Madison Cawthorn

Madison Cawthorn

A federal judge rejected a state candidate challenge against proDonald Trump Rep. Madison Cawthorn (R-N.C.), finding that an 1872 Amnesty Law forgave insurrectionists retrospectively and prospectively.

Chief U.S. District Judge Richard E. Myers, II, a Trump appointee, delivered his ruling from the bench during a hearing on Friday, court records show. Myers has not yet released a written opinion detailing his reasoning for granting a preliminary injunction, but attorneys from both parties confirmed that the ruling centered around the Reconstruction-era law.

The Amnesty Act reversed most of the penalties against former Confederates under the 14th Amendment, the third section of which barred any holding of public office by those who “engaged in insurrection or rebellion” against the United States or gave “aid or comfort” to its enemies.

The non-profit group Free Speech for People cited that language to file a challenge against Cawthorn’s participation in the North Carolina primaries, arguing that he helped foment insurrection by speaking at Trump’s rally on Jan. 6.

“Of note, the court did not rule that Cawthorn is innocent of insurrection,” the group’s legal director Ron Fein wrote in a statement.

Judge Myers did, however, find that the Amnesty Act’s removal of “all legal and political disabilities” under the 14th Amendment had been intended for both retrospective and future application, according to both of the parties.

James Bopp, a prominent conservative attorney and former Republican National Committee vice chairman, celebrated the ruling.

“I hope that’s an end to this nationwide campaign to smear and disqualify multiple members of Congress and upset our democracy and elections,” Bopp said in a phone interview. “This is the first case being pushed by well-funded, national, dark-money groups that is threatening to do this all over the country.”

Free Speech for People, an Austin, Texas-based 501(c)3 that reported more than $1.3 million in revenue in 2019, vowed to appeal the ruling. Bopp, hardly a foe of loosening restraints on political spending, helped spearhead the Republicans’ Citizens United litigation that partially fueled the rise of super-PACs. He also previously represented True the Vote, a Houston-based 501(c)3 that filed election lawsuits in four federal courts before precipitously withdrawing from all of them.

Bopp bristled at the use of the 14th Amendment against those accused of involvement in Jan. 6.

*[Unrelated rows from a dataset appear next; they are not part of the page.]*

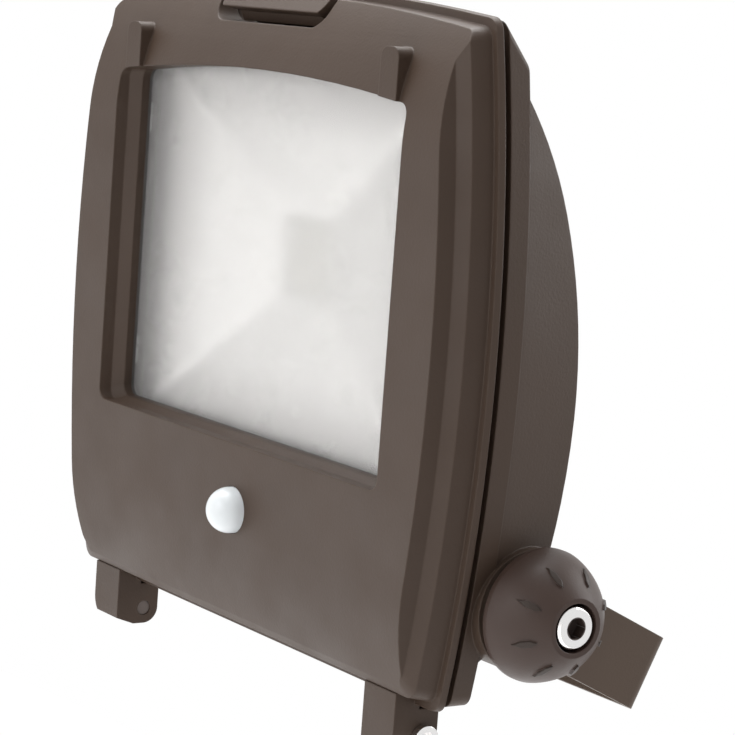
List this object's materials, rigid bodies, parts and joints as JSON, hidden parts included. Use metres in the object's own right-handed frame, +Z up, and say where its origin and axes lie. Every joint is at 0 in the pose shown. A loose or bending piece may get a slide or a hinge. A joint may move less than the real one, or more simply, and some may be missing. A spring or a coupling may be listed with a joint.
{
  "type": "motion sensor security light",
  "caption": "Bow-fronted floodlight in a wall bracket, with a movement sensor dome, hinged glazed bezel, top latch, finned back and round clamp knobs.",
  "frame": {"origin": "on the wall, at the middle of the bracket's base", "axes": "+Z up, +Y into the wall, +X to the right of someone who faces the light"},
  "size_m": [0.2766, 0.1594, 0.2074],
  "materials": {
    "powder_coat": "die casting with a fine-textured satin powder coat",
    "coated_strip": "steel strip, powder coated",
    "knob_plastic": "satin moulded plastic",
    "chrome_steel": "polished",
    "zinc_steel": "zinc plated",
    "frosted_glass": "finely frosted",
    "satin_sheet": "satin anodised",
    "silicone": "matte",
    "lens_plastic": "milky, translucent",
    "black_plastic": "moulded",
    "white_plastic": "moulded",
    "circuit_board": "varnished",
    "lamp_board": "white-masked aluminium board",
    "phosphor": "matte silicone",
    "nickel_can": "nickel plated"
  },
  "bodies": {
    "bracket": {"bracket": "coated_strip"},
    "head": {"rear_housing": "powder_coat", "housing_gasket": "silicone", "led_substrate": "lamp_board", "led_phosphor": "phosphor", "led_screws": "zinc_steel", "reflector": "satin_sheet", "reflector_screws": "zinc_steel", "led_driver": "white_plastic", "driver_screws": "zinc_steel", "terminal_block": "black_plastic", "earth_screw": "zinc_steel", "gland_body": "black_plastic", "gland_locknut": "black_plastic", "gland_cap": "black_plastic", "gland_seal": "silicone", "hinge_screws": "chrome_steel", "latch_pin": "zinc_steel", "clamp_washers": "zinc_steel"},
    "bezel": {"front_bezel": "powder_coat", "window_gasket": "silicone", "window_glass": "frosted_glass", "glass_clips": "zinc_steel", "clip_screws": "zinc_steel", "pir_dome": "lens_plastic", "dome_ring": "black_plastic", "sensor_board": "circuit_board", "board_screws": "zinc_steel", "pir_element": "nickel_can"},
    "latch": {"latch": "powder_coat"},
    "knob_left": {"knob_left": "knob_plastic", "bolt_left": "chrome_steel"},
    "knob_right": {"knob_right": "knob_plastic", "bolt_right": "chrome_steel"},
    "time_dial": {"time_dial": "white_plastic"},
    "range_dial": {"range_dial": "white_plastic"},
    "light_dial": {"light_dial": "white_plastic"}
  },
  "joints": [
    {"name": "head_tilt", "type": "hinge", "parent": "bracket", "child": "head", "pos_m": [0, -0.052, 0], "axis": [1, 0, 0], "range_deg": [-37, 64]},
    {"name": "bezel_open", "type": "hinge", "parent": "head", "child": "bezel", "pos_m": [0, -0.05299, -0.04757], "axis": [1, 0, 0], "range_deg": [0, 100]},
    {"name": "latch_open", "type": "hinge", "parent": "head", "child": "latch", "pos_m": [0, -0.142, 0.1462], "axis": [-1, 0, 0], "range_deg": [0, 100]},
    {"name": "knob_turn_left", "type": "hinge", "parent": "head", "child": "knob_left", "pos_m": [-0.13, -0.052, 0], "axis": [-1, 0, 0], "range_deg": [0, 360]},
    {"name": "knob_turn_right", "type": "hinge", "parent": "head", "child": "knob_right", "pos_m": [0.13, -0.052, 0], "axis": [1, 0, 0], "range_deg": [0, 360]},
    {"name": "time_dial_turn", "type": "hinge", "parent": "bezel", "child": "time_dial", "pos_m": [-0.0055, -0.07832, -0.00828], "axis": [0, 0.9003, 0.4352], "range_deg": [0, 270]},
    {"name": "range_dial_turn", "type": "hinge", "parent": "bezel", "child": "range_dial", "pos_m": [0.0065, -0.07832, -0.00828], "axis": [0, 0.9003, 0.4352], "range_deg": [0, 270]},
    {"name": "light_dial_turn", "type": "hinge", "parent": "bezel", "child": "light_dial", "pos_m": [0.0185, -0.07832, -0.00828], "axis": [0, 0.9003, 0.4352], "range_deg": [0, 270]}
  ]
}
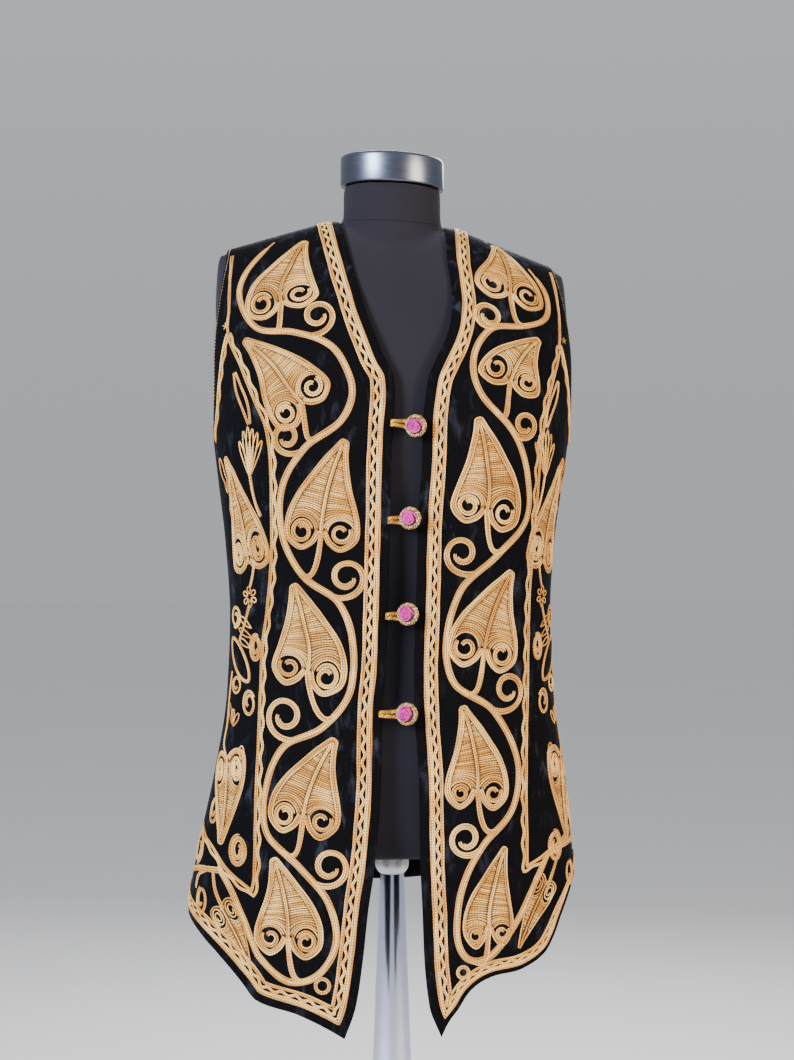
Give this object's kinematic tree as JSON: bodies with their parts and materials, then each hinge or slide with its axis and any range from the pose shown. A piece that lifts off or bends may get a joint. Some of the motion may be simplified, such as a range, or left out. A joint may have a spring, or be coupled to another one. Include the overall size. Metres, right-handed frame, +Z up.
{
  "type": "embroidered vest on dress form",
  "caption": "Sleeveless black velvet folk vest with gold cord embroidery, loop and rose buttons, worn by a limbless dress form on a conical pole with a round base.",
  "frame": {"origin": "centre of the base plate's underside, on the floor under the pole", "axes": "+Z up along the pole, -Y towards the front of the vest, -X towards the wearer's right"},
  "size_m": [0.4094, 0.34, 1.5446],
  "materials": {
    "velvet": "crushed black velvet",
    "gold_cord": "twisted straw-gold cord",
    "cream_thread": "cream-gold thread",
    "magenta_thread": "looped magenta thread",
    "jersey": "matt stretch jersey",
    "gunmetal": "glossy dark metal",
    "chrome": "polished chrome"
  },
  "bodies": {
    "root": {"base_plate": "chrome", "border_back_hem": "gold_cord", "border_back_neck": "gold_cord", "border_left": "gold_cord", "border_right": "gold_cord", "button_cup_1": "cream_thread", "button_cup_2": "cream_thread", "button_cup_3": "cream_thread", "button_cup_4": "cream_thread", "button_loop_1": "gold_cord", "button_loop_2": "gold_cord", "button_loop_3": "gold_cord", "button_loop_4": "gold_cord", "button_rose_1": "magenta_thread", "button_rose_2": "magenta_thread", "button_rose_3": "magenta_thread", "button_rose_4": "magenta_thread", "form_body": "jersey", "goldwork_left": "gold_cord", "goldwork_right": "gold_cord", "neck_cap": "gunmetal", "pocket_welt_left": "velvet", "pocket_welt_right": "velvet", "pole": "chrome", "pole_collar": "chrome", "vest_back": "velvet", "vest_front_left": "velvet", "vest_front_right": "velvet"}
  },
  "joints": []
}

“I think that’s a ridiculous comparison that distorts what insurrection and rebellion means and in effect, spits on the grave of all of those Civil War soldiers, some 600,000, who were killed during that actual insurrection and rebellion,” he said, providing a widely-debated number of the combined Union and Confederate war dead. “And we shouldn’t be doing that.”

Cawthorn filed his federal lawsuit this year on Jan. 31, some weeks after receiving several challenges to his candidacy for this year’s midterm elections.

“Rep. Cawthorn vigorously denies that he engaged in ‘insurrection or rebellion’ against the United States, but this litigation is not based in Rep. Cawthorn’s factual defenses,” his lawsuit said. “Instead, this matter is before the Court based upon various constitutional and legal challenges to the North Carolina Challenge Statute itself and its application here.”

Free Speech for People argued that the case should never have been heard in federal court, in a gambit Fein described as an end-run around “North Carolina’s well-established process for verifying candidates’ eligibility.”

“Until the decision is overturned on appeal, the state process is on pause, and Madison Cawthorn is temporarily shielded from answering questions about whether his involvement in January 6 disqualifies him under the Fourteenth Amendment,” Fein said.

Fein said that the court’s ruling effectively found that Congress “essentially repealed” the 14th Amendment through the Amnesty Act, even though one constitutional amendment can only be repealed by another one.

“Further, Congress had passed the 14th Amendment just six years earlier, and, according to this court ruling, the 1872 amnesty law, by a trick of wording that–although no one noticed it at the time, or in the 150 years since–completely undermined Congress’s careful decision to write the Insurrectionist Disqualification Clause to apply to future insurrections,” he said.

“That is patently absurd,” he added.